■ What is required ■
Quote the listing below in its entirety.
+++
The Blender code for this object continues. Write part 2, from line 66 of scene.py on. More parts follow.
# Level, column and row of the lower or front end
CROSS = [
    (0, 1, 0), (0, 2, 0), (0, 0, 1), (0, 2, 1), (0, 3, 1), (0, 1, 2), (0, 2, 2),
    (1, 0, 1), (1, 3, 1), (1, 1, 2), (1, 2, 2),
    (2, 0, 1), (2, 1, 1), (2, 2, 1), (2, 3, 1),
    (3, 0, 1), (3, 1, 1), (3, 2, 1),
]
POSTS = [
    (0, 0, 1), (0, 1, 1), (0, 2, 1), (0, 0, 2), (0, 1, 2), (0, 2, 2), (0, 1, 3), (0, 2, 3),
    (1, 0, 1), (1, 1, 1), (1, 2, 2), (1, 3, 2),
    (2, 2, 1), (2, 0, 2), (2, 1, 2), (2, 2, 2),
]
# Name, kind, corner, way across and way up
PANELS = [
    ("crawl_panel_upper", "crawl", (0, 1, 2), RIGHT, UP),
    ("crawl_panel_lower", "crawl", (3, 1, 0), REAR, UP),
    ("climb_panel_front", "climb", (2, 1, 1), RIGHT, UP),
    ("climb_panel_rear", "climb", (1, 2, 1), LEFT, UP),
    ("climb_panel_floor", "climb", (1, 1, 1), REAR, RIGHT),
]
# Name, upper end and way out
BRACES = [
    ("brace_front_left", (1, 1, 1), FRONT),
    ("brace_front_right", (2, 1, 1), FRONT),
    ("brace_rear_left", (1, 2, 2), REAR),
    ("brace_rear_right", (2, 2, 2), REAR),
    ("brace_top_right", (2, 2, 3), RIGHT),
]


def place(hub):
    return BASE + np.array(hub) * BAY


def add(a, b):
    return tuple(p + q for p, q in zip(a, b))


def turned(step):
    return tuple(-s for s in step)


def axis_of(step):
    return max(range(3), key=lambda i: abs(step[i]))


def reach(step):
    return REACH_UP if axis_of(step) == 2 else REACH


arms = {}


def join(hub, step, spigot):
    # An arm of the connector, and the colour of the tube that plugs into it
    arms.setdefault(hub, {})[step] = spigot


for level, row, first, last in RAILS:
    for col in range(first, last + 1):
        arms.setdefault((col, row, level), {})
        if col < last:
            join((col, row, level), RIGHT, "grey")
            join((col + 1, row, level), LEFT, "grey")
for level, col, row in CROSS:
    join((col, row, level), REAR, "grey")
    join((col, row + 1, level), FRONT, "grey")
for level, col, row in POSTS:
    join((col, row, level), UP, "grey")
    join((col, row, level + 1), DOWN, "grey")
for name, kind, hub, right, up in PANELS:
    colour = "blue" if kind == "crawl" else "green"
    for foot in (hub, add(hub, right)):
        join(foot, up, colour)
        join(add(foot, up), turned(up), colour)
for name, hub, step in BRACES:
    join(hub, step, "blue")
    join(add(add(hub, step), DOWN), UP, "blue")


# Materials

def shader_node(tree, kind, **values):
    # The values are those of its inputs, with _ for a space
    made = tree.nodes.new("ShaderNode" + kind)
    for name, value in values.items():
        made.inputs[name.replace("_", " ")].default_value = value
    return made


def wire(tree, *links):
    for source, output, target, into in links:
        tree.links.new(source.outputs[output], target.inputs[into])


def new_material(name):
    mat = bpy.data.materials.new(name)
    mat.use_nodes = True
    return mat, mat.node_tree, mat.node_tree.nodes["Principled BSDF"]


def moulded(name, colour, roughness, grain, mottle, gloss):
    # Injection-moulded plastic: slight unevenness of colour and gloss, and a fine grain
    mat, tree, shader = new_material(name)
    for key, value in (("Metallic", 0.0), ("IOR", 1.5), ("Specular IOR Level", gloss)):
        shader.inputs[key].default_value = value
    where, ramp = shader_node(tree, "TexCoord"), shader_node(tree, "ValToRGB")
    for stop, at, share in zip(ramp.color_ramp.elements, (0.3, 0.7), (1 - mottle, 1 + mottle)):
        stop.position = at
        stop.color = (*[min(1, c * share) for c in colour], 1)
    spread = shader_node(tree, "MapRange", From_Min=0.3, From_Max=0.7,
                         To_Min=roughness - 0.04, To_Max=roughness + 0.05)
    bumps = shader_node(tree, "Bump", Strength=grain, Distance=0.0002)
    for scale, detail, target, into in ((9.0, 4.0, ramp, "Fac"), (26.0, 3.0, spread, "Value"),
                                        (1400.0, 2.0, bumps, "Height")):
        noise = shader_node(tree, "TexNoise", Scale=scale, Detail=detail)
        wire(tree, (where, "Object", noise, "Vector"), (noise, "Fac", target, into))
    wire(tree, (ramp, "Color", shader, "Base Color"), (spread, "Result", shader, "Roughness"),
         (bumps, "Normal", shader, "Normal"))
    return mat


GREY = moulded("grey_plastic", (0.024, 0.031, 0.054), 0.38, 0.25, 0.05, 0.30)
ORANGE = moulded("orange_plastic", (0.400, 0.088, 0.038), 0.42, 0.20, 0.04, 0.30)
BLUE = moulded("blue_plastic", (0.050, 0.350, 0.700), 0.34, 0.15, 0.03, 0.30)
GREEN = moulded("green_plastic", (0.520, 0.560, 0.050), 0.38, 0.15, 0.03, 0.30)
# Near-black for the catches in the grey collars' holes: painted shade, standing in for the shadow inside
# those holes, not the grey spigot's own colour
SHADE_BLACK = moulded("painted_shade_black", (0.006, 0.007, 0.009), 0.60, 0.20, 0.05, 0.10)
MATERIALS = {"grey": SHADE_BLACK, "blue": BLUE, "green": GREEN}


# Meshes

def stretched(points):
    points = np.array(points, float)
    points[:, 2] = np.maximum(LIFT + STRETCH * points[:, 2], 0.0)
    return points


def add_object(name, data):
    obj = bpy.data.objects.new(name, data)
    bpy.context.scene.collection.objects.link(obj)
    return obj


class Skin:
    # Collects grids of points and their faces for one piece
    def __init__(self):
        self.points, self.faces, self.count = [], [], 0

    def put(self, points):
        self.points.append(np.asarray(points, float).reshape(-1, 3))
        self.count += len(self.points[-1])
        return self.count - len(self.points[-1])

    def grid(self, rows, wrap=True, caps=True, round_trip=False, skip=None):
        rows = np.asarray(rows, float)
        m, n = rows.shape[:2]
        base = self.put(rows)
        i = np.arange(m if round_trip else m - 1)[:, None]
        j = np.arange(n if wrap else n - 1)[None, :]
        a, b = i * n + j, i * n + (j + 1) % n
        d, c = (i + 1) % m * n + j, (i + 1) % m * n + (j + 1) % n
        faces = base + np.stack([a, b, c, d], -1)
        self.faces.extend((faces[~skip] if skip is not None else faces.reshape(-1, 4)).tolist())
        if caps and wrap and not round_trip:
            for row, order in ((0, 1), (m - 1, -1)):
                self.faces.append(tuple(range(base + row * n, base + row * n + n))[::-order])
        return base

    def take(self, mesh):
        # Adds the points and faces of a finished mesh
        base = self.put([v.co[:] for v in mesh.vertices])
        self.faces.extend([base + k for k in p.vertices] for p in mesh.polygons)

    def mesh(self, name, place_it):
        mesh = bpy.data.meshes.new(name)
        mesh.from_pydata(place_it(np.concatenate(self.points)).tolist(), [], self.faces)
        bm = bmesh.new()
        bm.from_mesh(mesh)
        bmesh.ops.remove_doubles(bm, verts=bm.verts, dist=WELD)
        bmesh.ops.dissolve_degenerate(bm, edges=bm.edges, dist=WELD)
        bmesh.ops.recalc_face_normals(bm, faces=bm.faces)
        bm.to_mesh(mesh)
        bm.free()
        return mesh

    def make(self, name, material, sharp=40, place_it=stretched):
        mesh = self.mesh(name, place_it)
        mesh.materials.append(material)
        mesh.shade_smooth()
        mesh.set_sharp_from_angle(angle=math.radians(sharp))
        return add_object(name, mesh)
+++
■ Expected output ■
The Blender code for this object continues. Write part 2, from line 66 of scene.py on. More parts follow.
# Level, column and row of the lower or front end
CROSS = [
    (0, 1, 0), (0, 2, 0), (0, 0, 1), (0, 2, 1), (0, 3, 1), (0, 1, 2), (0, 2, 2),
    (1, 0, 1), (1, 3, 1), (1, 1, 2), (1, 2, 2),
    (2, 0, 1), (2, 1, 1), (2, 2, 1), (2, 3, 1),
    (3, 0, 1), (3, 1, 1), (3, 2, 1),
]
POSTS = [
    (0, 0, 1), (0, 1, 1), (0, 2, 1), (0, 0, 2), (0, 1, 2), (0, 2, 2), (0, 1, 3), (0, 2, 3),
    (1, 0, 1), (1, 1, 1), (1, 2, 2), (1, 3, 2),
    (2, 2, 1), (2, 0, 2), (2, 1, 2), (2, 2, 2),
]
# Name, kind, corner, way across and way up
PANELS = [
    ("crawl_panel_upper", "crawl", (0, 1, 2), RIGHT, UP),
    ("crawl_panel_lower", "crawl", (3, 1, 0), REAR, UP),
    ("climb_panel_front", "climb", (2, 1, 1), RIGHT, UP),
    ("climb_panel_rear", "climb", (1, 2, 1), LEFT, UP),
    ("climb_panel_floor", "climb", (1, 1, 1), REAR, RIGHT),
]
# Name, upper end and way out
BRACES = [
    ("brace_front_left", (1, 1, 1), FRONT),
    ("brace_front_right", (2, 1, 1), FRONT),
    ("brace_rear_left", (1, 2, 2), REAR),
    ("brace_rear_right", (2, 2, 2), REAR),
    ("brace_top_right", (2, 2, 3), RIGHT),
]


def place(hub):
    return BASE + np.array(hub) * BAY


def add(a, b):
    return tuple(p + q for p, q in zip(a, b))


def turned(step):
    return tuple(-s for s in step)


def axis_of(step):
    return max(range(3), key=lambda i: abs(step[i]))


def reach(step):
    return REACH_UP if axis_of(step) == 2 else REACH


arms = {}


def join(hub, step, spigot):
    # An arm of the connector, and the colour of the tube that plugs into it
    arms.setdefault(hub, {})[step] = spigot


for level, row, first, last in RAILS:
    for col in range(first, last + 1):
        arms.setdefault((col, row, level), {})
        if col < last:
            join((col, row, level), RIGHT, "grey")
            join((col + 1, row, level), LEFT, "grey")
for level, col, row in CROSS:
    join((col, row, level), REAR, "grey")
    join((col, row + 1, level), FRONT, "grey")
for level, col, row in POSTS:
    join((col, row, level), UP, "grey")
    join((col, row, level + 1), DOWN, "grey")
for name, kind, hub, right, up in PANELS:
    colour = "blue" if kind == "crawl" else "green"
    for foot in (hub, add(hub, right)):
        join(foot, up, colour)
        join(add(foot, up), turned(up), colour)
for name, hub, step in BRACES:
    join(hub, step, "blue")
    join(add(add(hub, step), DOWN), UP, "blue")


# Materials

def shader_node(tree, kind, **values):
    # The values are those of its inputs, with _ for a space
    made = tree.nodes.new("ShaderNode" + kind)
    for name, value in values.items():
        made.inputs[name.replace("_", " ")].default_value = value
    return made


def wire(tree, *links):
    for source, output, target, into in links:
        tree.links.new(source.outputs[output], target.inputs[into])


def new_material(name):
    mat = bpy.data.materials.new(name)
    mat.use_nodes = True
    return mat, mat.node_tree, mat.node_tree.nodes["Principled BSDF"]


def moulded(name, colour, roughness, grain, mottle, gloss):
    # Injection-moulded plastic: slight unevenness of colour and gloss, and a fine grain
    mat, tree, shader = new_material(name)
    for key, value in (("Metallic", 0.0), ("IOR", 1.5), ("Specular IOR Level", gloss)):
        shader.inputs[key].default_value = value
    where, ramp = shader_node(tree, "TexCoord"), shader_node(tree, "ValToRGB")
    for stop, at, share in zip(ramp.color_ramp.elements, (0.3, 0.7), (1 - mottle, 1 + mottle)):
        stop.position = at
        stop.color = (*[min(1, c * share) for c in colour], 1)
    spread = shader_node(tree, "MapRange", From_Min=0.3, From_Max=0.7,
                         To_Min=roughness - 0.04, To_Max=roughness + 0.05)
    bumps = shader_node(tree, "Bump", Strength=grain, Distance=0.0002)
    for scale, detail, target, into in ((9.0, 4.0, ramp, "Fac"), (26.0, 3.0, spread, "Value"),
                                        (1400.0, 2.0, bumps, "Height")):
        noise = shader_node(tree, "TexNoise", Scale=scale, Detail=detail)
        wire(tree, (where, "Object", noise, "Vector"), (noise, "Fac", target, into))
    wire(tree, (ramp, "Color", shader, "Base Color"), (spread, "Result", shader, "Roughness"),
         (bumps, "Normal", shader, "Normal"))
    return mat


GREY = moulded("grey_plastic", (0.024, 0.031, 0.054), 0.38, 0.25, 0.05, 0.30)
ORANGE = moulded("orange_plastic", (0.400, 0.088, 0.038), 0.42, 0.20, 0.04, 0.30)
BLUE = moulded("blue_plastic", (0.050, 0.350, 0.700), 0.34, 0.15, 0.03, 0.30)
GREEN = moulded("green_plastic", (0.520, 0.560, 0.050), 0.38, 0.15, 0.03, 0.30)
# Near-black for the catches in the grey collars' holes: painted shade, standing in for the shadow inside
# those holes, not the grey spigot's own colour
SHADE_BLACK = moulded("painted_shade_black", (0.006, 0.007, 0.009), 0.60, 0.20, 0.05, 0.10)
MATERIALS = {"grey": SHADE_BLACK, "blue": BLUE, "green": GREEN}


# Meshes

def stretched(points):
    points = np.array(points, float)
    points[:, 2] = np.maximum(LIFT + STRETCH * points[:, 2], 0.0)
    return points


def add_object(name, data):
    obj = bpy.data.objects.new(name, data)
    bpy.context.scene.collection.objects.link(obj)
    return obj


class Skin:
    # Collects grids of points and their faces for one piece
    def __init__(self):
        self.points, self.faces, self.count = [], [], 0

    def put(self, points):
        self.points.append(np.asarray(points, float).reshape(-1, 3))
        self.count += len(self.points[-1])
        return self.count - len(self.points[-1])

    def grid(self, rows, wrap=True, caps=True, round_trip=False, skip=None):
        rows = np.asarray(rows, float)
        m, n = rows.shape[:2]
        base = self.put(rows)
        i = np.arange(m if round_trip else m - 1)[:, None]
        j = np.arange(n if wrap else n - 1)[None, :]
        a, b = i * n + j, i * n + (j + 1) % n
        d, c = (i + 1) % m * n + j, (i + 1) % m * n + (j + 1) % n
        faces = base + np.stack([a, b, c, d], -1)
        self.faces.extend((faces[~skip] if skip is not None else faces.reshape(-1, 4)).tolist())
        if caps and wrap and not round_trip:
            for row, order in ((0, 1), (m - 1, -1)):
                self.faces.append(tuple(range(base + row * n, base + row * n + n))[::-order])
        return base

    def take(self, mesh):
        # Adds the points and faces of a finished mesh
        base = self.put([v.co[:] for v in mesh.vertices])
        self.faces.extend([base + k for k in p.vertices] for p in mesh.polygons)

    def mesh(self, name, place_it):
        mesh = bpy.data.meshes.new(name)
        mesh.from_pydata(place_it(np.concatenate(self.points)).tolist(), [], self.faces)
        bm = bmesh.new()
        bm.from_mesh(mesh)
        bmesh.ops.remove_doubles(bm, verts=bm.verts, dist=WELD)
        bmesh.ops.dissolve_degenerate(bm, edges=bm.edges, dist=WELD)
        bmesh.ops.recalc_face_normals(bm, faces=bm.faces)
        bm.to_mesh(mesh)
        bm.free()
        return mesh

    def make(self, name, material, sharp=40, place_it=stretched):
        mesh = self.mesh(name, place_it)
        mesh.materials.append(material)
        mesh.shade_smooth()
        mesh.set_sharp_from_angle(angle=math.radians(sharp))
        return add_object(name, mesh)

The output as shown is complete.